>> Start Information supplied
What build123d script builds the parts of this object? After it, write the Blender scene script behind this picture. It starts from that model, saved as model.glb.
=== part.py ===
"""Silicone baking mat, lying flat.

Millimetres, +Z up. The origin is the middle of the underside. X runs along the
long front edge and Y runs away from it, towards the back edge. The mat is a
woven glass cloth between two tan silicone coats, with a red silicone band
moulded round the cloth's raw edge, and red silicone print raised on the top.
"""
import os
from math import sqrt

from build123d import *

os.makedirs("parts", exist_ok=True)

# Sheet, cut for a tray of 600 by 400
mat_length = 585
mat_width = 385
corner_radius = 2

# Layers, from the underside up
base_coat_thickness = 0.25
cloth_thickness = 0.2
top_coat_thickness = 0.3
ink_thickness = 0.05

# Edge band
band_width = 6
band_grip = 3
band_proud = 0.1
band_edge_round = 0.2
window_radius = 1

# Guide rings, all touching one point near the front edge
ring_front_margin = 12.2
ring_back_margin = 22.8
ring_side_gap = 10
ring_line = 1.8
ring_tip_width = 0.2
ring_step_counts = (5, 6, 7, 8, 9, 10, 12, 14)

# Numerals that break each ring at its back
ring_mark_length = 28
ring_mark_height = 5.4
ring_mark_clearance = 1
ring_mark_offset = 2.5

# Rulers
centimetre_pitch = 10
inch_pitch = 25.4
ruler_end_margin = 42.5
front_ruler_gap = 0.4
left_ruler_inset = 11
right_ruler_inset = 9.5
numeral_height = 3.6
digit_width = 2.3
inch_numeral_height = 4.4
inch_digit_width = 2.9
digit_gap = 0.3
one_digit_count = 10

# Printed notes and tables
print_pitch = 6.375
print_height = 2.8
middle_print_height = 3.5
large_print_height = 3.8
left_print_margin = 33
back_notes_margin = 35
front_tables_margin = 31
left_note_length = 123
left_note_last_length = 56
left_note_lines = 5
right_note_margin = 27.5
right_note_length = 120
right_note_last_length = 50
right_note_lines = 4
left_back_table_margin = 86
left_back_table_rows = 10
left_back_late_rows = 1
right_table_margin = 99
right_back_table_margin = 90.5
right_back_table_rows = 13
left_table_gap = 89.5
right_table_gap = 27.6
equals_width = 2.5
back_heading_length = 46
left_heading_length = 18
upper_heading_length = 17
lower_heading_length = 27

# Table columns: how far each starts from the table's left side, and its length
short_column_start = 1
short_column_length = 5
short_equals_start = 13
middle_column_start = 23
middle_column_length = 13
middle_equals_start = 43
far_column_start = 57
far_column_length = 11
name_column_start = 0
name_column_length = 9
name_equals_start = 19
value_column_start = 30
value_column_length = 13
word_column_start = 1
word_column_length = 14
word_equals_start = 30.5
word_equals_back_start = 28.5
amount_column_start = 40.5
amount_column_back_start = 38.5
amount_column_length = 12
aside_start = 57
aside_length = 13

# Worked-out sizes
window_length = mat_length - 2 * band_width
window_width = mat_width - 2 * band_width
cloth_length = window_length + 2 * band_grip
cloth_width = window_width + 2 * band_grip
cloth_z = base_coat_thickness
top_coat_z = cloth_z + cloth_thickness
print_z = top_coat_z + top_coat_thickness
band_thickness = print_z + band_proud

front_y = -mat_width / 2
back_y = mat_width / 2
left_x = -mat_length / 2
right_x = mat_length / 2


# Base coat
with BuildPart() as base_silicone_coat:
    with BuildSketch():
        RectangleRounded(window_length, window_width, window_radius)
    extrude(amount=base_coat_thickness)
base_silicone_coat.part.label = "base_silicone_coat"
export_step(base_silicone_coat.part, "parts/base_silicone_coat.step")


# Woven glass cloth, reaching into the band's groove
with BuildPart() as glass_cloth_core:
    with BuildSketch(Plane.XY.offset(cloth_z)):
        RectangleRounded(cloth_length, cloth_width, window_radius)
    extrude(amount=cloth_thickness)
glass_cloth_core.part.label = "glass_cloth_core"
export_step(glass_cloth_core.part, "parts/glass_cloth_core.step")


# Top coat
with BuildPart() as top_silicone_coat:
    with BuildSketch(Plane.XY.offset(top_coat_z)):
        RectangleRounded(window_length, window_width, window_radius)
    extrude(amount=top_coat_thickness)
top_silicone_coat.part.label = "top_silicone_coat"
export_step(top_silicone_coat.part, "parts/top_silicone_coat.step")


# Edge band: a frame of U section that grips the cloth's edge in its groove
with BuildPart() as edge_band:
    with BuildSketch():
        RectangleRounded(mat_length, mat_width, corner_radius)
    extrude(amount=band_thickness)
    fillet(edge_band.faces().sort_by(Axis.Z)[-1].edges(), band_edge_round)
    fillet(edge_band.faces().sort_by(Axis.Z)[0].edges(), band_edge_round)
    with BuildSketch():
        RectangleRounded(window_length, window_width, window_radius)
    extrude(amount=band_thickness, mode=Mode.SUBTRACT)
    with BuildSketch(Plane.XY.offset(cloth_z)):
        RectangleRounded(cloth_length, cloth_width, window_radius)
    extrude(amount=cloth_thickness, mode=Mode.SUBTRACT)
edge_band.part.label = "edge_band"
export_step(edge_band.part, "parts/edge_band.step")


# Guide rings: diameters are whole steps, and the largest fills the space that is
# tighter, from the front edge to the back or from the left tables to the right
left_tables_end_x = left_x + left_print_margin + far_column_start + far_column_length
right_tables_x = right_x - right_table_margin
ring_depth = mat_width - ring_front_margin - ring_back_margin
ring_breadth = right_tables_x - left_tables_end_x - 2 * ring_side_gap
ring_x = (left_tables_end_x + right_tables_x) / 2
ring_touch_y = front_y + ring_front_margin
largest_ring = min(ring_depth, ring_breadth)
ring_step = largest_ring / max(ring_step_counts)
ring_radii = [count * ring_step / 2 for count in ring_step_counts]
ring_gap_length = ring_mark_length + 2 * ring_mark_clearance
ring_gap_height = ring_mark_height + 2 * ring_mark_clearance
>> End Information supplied
**Objective:** Return each line of the data exactly as written above.

**Solution for this task:**
What build123d script builds the parts of this object? After it, write the Blender scene script behind this picture. It starts from that model, saved as model.glb.
=== part.py ===
"""Silicone baking mat, lying flat.

Millimetres, +Z up. The origin is the middle of the underside. X runs along the
long front edge and Y runs away from it, towards the back edge. The mat is a
woven glass cloth between two tan silicone coats, with a red silicone band
moulded round the cloth's raw edge, and red silicone print raised on the top.
"""
import os
from math import sqrt

from build123d import *

os.makedirs("parts", exist_ok=True)

# Sheet, cut for a tray of 600 by 400
mat_length = 585
mat_width = 385
corner_radius = 2

# Layers, from the underside up
base_coat_thickness = 0.25
cloth_thickness = 0.2
top_coat_thickness = 0.3
ink_thickness = 0.05

# Edge band
band_width = 6
band_grip = 3
band_proud = 0.1
band_edge_round = 0.2
window_radius = 1

# Guide rings, all touching one point near the front edge
ring_front_margin = 12.2
ring_back_margin = 22.8
ring_side_gap = 10
ring_line = 1.8
ring_tip_width = 0.2
ring_step_counts = (5, 6, 7, 8, 9, 10, 12, 14)

# Numerals that break each ring at its back
ring_mark_length = 28
ring_mark_height = 5.4
ring_mark_clearance = 1
ring_mark_offset = 2.5

# Rulers
centimetre_pitch = 10
inch_pitch = 25.4
ruler_end_margin = 42.5
front_ruler_gap = 0.4
left_ruler_inset = 11
right_ruler_inset = 9.5
numeral_height = 3.6
digit_width = 2.3
inch_numeral_height = 4.4
inch_digit_width = 2.9
digit_gap = 0.3
one_digit_count = 10

# Printed notes and tables
print_pitch = 6.375
print_height = 2.8
middle_print_height = 3.5
large_print_height = 3.8
left_print_margin = 33
back_notes_margin = 35
front_tables_margin = 31
left_note_length = 123
left_note_last_length = 56
left_note_lines = 5
right_note_margin = 27.5
right_note_length = 120
right_note_last_length = 50
right_note_lines = 4
left_back_table_margin = 86
left_back_table_rows = 10
left_back_late_rows = 1
right_table_margin = 99
right_back_table_margin = 90.5
right_back_table_rows = 13
left_table_gap = 89.5
right_table_gap = 27.6
equals_width = 2.5
back_heading_length = 46
left_heading_length = 18
upper_heading_length = 17
lower_heading_length = 27

# Table columns: how far each starts from the table's left side, and its length
short_column_start = 1
short_column_length = 5
short_equals_start = 13
middle_column_start = 23
middle_column_length = 13
middle_equals_start = 43
far_column_start = 57
far_column_length = 11
name_column_start = 0
name_column_length = 9
name_equals_start = 19
value_column_start = 30
value_column_length = 13
word_column_start = 1
word_column_length = 14
word_equals_start = 30.5
word_equals_back_start = 28.5
amount_column_start = 40.5
amount_column_back_start = 38.5
amount_column_length = 12
aside_start = 57
aside_length = 13

# Worked-out sizes
window_length = mat_length - 2 * band_width
window_width = mat_width - 2 * band_width
cloth_length = window_length + 2 * band_grip
cloth_width = window_width + 2 * band_grip
cloth_z = base_coat_thickness
top_coat_z = cloth_z + cloth_thickness
print_z = top_coat_z + top_coat_thickness
band_thickness = print_z + band_proud

front_y = -mat_width / 2
back_y = mat_width / 2
left_x = -mat_length / 2
right_x = mat_length / 2


# Base coat
with BuildPart() as base_silicone_coat:
    with BuildSketch():
        RectangleRounded(window_length, window_width, window_radius)
    extrude(amount=base_coat_thickness)
base_silicone_coat.part.label = "base_silicone_coat"
export_step(base_silicone_coat.part, "parts/base_silicone_coat.step")


# Woven glass cloth, reaching into the band's groove
with BuildPart() as glass_cloth_core:
    with BuildSketch(Plane.XY.offset(cloth_z)):
        RectangleRounded(cloth_length, cloth_width, window_radius)
    extrude(amount=cloth_thickness)
glass_cloth_core.part.label = "glass_cloth_core"
export_step(glass_cloth_core.part, "parts/glass_cloth_core.step")


# Top coat
with BuildPart() as top_silicone_coat:
    with BuildSketch(Plane.XY.offset(top_coat_z)):
        RectangleRounded(window_length, window_width, window_radius)
    extrude(amount=top_coat_thickness)
top_silicone_coat.part.label = "top_silicone_coat"
export_step(top_silicone_coat.part, "parts/top_silicone_coat.step")


# Edge band: a frame of U section that grips the cloth's edge in its groove
with BuildPart() as edge_band:
    with BuildSketch():
        RectangleRounded(mat_length, mat_width, corner_radius)
    extrude(amount=band_thickness)
    fillet(edge_band.faces().sort_by(Axis.Z)[-1].edges(), band_edge_round)
    fillet(edge_band.faces().sort_by(Axis.Z)[0].edges(), band_edge_round)
    with BuildSketch():
        RectangleRounded(window_length, window_width, window_radius)
    extrude(amount=band_thickness, mode=Mode.SUBTRACT)
    with BuildSketch(Plane.XY.offset(cloth_z)):
        RectangleRounded(cloth_length, cloth_width, window_radius)
    extrude(amount=cloth_thickness, mode=Mode.SUBTRACT)
edge_band.part.label = "edge_band"
export_step(edge_band.part, "parts/edge_band.step")


# Guide rings: diameters are whole steps, and the largest fills the space that is
# tighter, from the front edge to the back or from the left tables to the right
left_tables_end_x = left_x + left_print_margin + far_column_start + far_column_length
right_tables_x = right_x - right_table_margin
ring_depth = mat_width - ring_front_margin - ring_back_margin
ring_breadth = right_tables_x - left_tables_end_x - 2 * ring_side_gap
ring_x = (left_tables_end_x + right_tables_x) / 2
ring_touch_y = front_y + ring_front_margin
largest_ring = min(ring_depth, ring_breadth)
ring_step = largest_ring / max(ring_step_counts)
ring_radii = [count * ring_step / 2 for count in ring_step_counts]
ring_gap_length = ring_mark_length + 2 * ring_mark_clearance
ring_gap_height = ring_mark_height + 2 * ring_mark_clearance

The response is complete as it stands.